Legal Question in Business Law in California
Signing Contracts
Is it considered fraud if your wife signs her spouses name to a contract ?????
1 Answer from Attorneys
Re: Signing Contracts
A spouse signing the other spouse's name to a contract may or may not be fraudulent depending on the other circumstances. Other questions that must be asked and answered would include the following, in layman's language--
(a) Was the spouse authorized to sign? The authority does not have to be written, or even result from an express understanding between the spouses. It can be inferred from the circumstances, such as where there is a family business in which each participates.
(b) Was the other party fooled? If the other party to the signed agreement knew that wife was signing husband's name (for example) without authority, there is no fraud......or if there is, the other party is maybe a participant in the fraud, not a victim.

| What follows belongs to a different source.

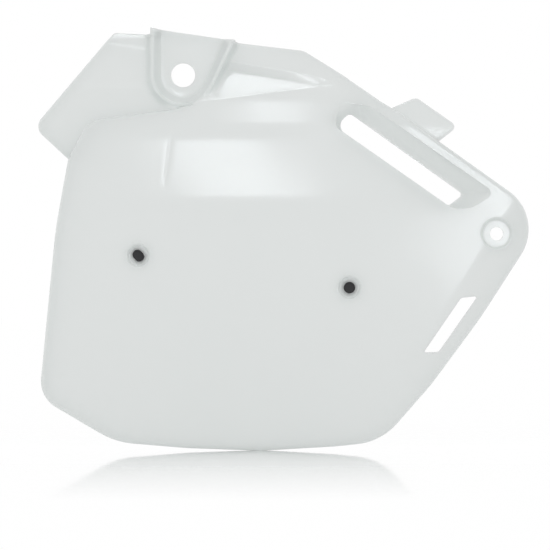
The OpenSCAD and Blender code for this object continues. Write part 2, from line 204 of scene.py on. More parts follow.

Also, if the other party didn't know of the deception but with reasonable investigation could have discovered it, there may be no provable fraud.
(c) Was any harm done? No harm, no foul.
(d) Did the harm result from the allegedly fraudulent act? In other words, if husband signs wife's name to a roof-repair contract and the roof leaks, the damage due to the leaky roof is the result of poor workmanship, not the wrong signature on the contract.
In the business world, employees sign the boss's signature all the time. It is not fraudulent because they are operating within express or apparent authority. Similarly, spouses may be the agent of one another. The intent and the result must be examined as well as the act itself to determine whether there is fraud.